Set down each line from the one containing "zip(*points))), Vector(map(max, zip(*points)))" to the one containing "point = shown.matrix_world", inclusive, exactly as written and with nothing further.

* start Recorded information *

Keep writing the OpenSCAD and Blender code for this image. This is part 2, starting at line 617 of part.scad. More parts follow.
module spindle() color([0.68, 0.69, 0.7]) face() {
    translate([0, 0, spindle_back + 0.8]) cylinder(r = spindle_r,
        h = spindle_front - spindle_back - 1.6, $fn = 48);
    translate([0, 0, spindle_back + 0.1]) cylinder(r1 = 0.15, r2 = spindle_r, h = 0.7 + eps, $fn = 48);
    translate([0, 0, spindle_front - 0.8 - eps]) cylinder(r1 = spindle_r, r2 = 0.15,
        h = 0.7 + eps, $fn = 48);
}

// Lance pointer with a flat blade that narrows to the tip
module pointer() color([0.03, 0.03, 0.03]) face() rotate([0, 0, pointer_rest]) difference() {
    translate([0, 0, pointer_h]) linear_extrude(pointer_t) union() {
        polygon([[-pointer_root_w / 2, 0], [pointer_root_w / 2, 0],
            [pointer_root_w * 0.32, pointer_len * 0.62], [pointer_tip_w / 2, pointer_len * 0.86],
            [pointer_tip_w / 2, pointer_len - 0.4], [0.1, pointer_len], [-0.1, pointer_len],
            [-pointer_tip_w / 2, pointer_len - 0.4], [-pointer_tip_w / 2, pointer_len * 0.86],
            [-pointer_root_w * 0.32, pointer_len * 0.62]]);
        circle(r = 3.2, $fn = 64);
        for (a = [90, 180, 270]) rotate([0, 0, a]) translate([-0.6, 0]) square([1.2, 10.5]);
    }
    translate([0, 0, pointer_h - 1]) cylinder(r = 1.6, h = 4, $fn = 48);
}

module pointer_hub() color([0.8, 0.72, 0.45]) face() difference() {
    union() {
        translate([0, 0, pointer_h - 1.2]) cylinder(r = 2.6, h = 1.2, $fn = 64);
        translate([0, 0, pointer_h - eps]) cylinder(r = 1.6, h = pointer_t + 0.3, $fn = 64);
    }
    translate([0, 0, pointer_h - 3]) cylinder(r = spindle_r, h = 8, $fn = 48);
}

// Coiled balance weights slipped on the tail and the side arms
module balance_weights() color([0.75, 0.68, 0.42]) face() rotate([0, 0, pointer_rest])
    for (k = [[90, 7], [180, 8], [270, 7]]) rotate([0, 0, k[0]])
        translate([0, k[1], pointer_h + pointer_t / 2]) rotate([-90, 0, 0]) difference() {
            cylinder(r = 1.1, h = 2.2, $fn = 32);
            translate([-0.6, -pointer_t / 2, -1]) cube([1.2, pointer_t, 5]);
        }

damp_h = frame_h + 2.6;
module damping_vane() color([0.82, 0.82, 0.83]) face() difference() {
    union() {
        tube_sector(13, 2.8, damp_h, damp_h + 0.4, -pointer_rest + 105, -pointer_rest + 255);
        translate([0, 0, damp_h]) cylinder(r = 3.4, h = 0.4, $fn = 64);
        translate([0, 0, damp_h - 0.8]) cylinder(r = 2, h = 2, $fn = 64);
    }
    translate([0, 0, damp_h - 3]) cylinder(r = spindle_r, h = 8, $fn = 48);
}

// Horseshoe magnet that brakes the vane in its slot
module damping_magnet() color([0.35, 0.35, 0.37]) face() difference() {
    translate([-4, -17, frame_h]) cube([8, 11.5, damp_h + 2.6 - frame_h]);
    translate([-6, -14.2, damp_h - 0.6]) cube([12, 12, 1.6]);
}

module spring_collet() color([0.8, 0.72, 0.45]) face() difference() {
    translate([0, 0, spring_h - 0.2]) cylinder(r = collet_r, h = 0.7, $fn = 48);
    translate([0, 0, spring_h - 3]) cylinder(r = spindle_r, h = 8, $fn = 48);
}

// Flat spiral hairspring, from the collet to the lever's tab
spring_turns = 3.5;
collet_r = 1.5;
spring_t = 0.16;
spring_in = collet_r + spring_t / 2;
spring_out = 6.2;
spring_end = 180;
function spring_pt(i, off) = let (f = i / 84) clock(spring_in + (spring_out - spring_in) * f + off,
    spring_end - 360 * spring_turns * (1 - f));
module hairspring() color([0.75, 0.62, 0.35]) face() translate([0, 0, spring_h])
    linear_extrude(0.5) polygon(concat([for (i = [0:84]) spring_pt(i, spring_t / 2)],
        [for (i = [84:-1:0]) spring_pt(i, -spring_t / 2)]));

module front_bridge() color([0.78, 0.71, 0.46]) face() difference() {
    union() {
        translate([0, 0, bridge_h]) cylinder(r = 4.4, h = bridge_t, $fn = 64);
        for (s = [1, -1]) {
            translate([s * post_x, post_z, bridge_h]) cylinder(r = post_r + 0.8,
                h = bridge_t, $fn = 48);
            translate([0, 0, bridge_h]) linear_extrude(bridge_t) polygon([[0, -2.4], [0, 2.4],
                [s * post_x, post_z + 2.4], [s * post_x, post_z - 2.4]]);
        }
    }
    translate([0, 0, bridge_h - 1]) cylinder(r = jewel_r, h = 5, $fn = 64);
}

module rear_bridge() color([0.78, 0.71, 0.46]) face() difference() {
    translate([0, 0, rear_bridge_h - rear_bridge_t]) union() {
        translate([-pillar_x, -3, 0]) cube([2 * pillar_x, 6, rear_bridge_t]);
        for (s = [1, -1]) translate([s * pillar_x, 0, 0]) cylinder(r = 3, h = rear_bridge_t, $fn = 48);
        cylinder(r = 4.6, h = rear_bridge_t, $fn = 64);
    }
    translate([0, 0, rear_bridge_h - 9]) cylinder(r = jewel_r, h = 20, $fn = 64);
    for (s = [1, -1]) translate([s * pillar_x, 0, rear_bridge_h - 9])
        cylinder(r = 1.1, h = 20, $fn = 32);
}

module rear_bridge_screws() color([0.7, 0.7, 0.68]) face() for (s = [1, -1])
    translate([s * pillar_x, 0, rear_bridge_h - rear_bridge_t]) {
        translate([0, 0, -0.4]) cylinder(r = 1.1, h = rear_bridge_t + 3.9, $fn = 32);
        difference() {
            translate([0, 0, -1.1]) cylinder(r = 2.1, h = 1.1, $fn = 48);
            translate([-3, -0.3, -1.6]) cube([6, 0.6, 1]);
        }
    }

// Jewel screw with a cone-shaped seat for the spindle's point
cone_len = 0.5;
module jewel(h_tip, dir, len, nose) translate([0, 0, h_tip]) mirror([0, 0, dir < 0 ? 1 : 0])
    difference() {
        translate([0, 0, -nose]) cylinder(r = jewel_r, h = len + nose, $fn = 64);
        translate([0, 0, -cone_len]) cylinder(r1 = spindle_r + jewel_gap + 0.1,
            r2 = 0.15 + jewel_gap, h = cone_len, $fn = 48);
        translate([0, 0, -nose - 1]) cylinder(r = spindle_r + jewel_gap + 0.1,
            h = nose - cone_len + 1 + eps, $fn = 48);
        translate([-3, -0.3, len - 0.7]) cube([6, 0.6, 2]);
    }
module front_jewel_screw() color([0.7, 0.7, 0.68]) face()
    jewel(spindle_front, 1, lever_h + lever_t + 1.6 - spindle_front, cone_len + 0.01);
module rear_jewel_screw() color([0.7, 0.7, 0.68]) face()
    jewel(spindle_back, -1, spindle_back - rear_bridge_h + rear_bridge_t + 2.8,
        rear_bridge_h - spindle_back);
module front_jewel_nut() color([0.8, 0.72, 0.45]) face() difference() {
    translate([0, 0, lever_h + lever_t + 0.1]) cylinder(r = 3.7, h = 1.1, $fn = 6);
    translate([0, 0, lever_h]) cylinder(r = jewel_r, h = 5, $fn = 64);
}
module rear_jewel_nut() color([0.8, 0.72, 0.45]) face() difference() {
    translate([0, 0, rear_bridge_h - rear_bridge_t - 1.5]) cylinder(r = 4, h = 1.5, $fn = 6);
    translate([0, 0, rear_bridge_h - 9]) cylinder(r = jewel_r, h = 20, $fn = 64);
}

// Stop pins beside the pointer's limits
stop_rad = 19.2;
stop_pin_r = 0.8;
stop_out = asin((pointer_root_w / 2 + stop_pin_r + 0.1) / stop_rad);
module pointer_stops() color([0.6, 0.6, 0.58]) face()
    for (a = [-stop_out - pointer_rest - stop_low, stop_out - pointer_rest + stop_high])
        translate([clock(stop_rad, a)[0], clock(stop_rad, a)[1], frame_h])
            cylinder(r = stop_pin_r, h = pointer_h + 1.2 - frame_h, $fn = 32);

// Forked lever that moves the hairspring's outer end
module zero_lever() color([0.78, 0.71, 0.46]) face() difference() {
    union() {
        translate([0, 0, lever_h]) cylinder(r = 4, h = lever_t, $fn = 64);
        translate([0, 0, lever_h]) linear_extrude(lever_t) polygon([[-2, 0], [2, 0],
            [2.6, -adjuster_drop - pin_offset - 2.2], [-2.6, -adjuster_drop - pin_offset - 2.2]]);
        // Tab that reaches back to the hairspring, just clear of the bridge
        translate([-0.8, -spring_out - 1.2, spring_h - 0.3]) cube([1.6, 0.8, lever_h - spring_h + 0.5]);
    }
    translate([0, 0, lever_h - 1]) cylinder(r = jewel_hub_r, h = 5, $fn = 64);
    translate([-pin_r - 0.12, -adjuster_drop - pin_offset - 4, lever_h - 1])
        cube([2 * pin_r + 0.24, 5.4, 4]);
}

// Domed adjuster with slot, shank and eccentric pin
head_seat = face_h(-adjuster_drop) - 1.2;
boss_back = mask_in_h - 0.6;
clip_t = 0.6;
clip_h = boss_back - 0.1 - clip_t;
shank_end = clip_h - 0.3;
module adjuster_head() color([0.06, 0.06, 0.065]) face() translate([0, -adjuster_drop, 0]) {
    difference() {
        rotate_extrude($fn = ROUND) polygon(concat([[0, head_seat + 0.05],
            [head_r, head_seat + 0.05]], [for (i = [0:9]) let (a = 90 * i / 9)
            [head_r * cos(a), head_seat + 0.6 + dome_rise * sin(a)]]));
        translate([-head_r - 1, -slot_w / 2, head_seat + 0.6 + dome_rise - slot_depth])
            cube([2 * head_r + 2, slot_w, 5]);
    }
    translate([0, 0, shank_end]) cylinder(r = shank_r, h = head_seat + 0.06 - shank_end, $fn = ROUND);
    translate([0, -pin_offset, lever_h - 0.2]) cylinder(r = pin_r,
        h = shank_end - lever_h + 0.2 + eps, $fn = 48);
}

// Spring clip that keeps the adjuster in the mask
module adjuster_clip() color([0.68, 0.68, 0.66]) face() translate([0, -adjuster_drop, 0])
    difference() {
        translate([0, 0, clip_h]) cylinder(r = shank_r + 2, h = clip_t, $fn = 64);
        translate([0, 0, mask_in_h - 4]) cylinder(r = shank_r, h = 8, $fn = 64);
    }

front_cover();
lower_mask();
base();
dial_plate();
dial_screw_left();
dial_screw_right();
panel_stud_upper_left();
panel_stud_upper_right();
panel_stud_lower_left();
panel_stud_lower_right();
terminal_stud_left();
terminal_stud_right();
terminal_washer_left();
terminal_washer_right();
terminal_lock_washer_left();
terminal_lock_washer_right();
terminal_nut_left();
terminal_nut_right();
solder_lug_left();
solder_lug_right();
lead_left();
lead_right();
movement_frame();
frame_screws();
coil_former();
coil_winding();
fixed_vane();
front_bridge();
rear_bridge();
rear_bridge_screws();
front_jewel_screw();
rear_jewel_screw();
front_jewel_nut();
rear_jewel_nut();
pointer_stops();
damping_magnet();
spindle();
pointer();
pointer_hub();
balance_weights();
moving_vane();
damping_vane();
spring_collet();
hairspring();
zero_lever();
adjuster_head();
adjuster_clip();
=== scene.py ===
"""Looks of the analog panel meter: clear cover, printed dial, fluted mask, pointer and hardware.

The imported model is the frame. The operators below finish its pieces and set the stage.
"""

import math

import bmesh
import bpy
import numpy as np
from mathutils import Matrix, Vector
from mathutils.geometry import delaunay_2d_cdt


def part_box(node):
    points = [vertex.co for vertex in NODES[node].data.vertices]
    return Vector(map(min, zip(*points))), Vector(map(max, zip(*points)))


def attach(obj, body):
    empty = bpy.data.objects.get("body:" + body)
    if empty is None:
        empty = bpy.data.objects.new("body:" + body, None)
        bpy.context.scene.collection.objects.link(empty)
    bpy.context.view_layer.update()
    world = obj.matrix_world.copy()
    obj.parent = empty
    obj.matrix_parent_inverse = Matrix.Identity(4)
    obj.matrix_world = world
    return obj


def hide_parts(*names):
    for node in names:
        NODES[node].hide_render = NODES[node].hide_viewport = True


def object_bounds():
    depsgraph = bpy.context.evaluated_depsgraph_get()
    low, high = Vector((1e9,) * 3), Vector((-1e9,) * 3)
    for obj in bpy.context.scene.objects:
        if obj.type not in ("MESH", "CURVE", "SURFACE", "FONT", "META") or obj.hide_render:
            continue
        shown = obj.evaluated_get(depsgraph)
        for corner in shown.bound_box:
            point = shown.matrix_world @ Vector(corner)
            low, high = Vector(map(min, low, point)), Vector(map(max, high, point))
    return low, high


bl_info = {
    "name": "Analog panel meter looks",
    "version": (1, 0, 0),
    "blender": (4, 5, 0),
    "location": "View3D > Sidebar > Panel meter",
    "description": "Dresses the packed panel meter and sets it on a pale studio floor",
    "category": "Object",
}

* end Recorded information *
* start Recorded information *

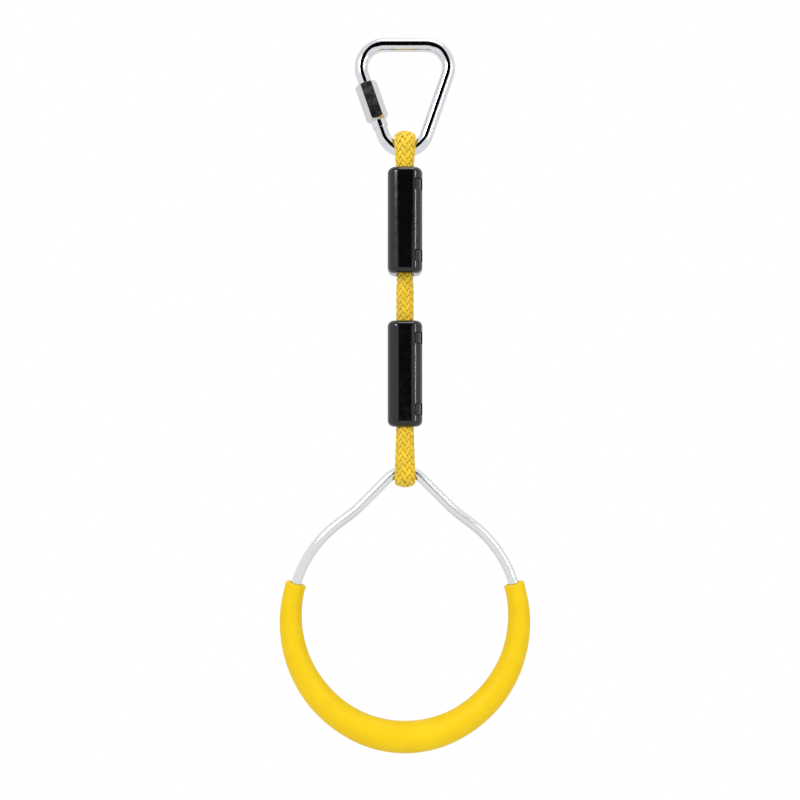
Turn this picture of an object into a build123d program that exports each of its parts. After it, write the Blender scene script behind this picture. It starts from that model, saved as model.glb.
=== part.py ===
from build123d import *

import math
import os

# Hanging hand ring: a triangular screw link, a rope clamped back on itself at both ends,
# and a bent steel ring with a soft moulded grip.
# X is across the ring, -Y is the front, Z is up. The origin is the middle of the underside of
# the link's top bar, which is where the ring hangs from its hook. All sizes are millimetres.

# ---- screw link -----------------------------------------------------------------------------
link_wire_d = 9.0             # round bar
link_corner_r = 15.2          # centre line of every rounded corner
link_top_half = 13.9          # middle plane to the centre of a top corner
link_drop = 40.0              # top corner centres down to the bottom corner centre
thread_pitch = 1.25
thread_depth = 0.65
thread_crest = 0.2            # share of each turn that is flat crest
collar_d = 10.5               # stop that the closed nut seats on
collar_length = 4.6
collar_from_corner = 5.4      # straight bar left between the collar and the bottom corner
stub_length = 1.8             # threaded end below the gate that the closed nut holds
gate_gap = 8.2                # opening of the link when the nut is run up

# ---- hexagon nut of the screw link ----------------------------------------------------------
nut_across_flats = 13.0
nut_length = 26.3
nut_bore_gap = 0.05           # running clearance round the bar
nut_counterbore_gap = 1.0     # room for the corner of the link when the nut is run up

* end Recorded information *

__Response for this exercise__
    return Vector(map(min, zip(*points))), Vector(map(max, zip(*points)))


def attach(obj, body):
    empty = bpy.data.objects.get("body:" + body)
    if empty is None:
        empty = bpy.data.objects.new("body:" + body, None)
        bpy.context.scene.collection.objects.link(empty)
    bpy.context.view_layer.update()
    world = obj.matrix_world.copy()
    obj.parent = empty
    obj.matrix_parent_inverse = Matrix.Identity(4)
    obj.matrix_world = world
    return obj


def hide_parts(*names):
    for node in names:
        NODES[node].hide_render = NODES[node].hide_viewport = True


def object_bounds():
    depsgraph = bpy.context.evaluated_depsgraph_get()
    low, high = Vector((1e9,) * 3), Vector((-1e9,) * 3)
    for obj in bpy.context.scene.objects:
        if obj.type not in ("MESH", "CURVE", "SURFACE", "FONT", "META") or obj.hide_render:
            continue
        shown = obj.evaluated_get(depsgraph)
        for corner in shown.bound_box:
            point = shown.matrix_world @ Vector(corner)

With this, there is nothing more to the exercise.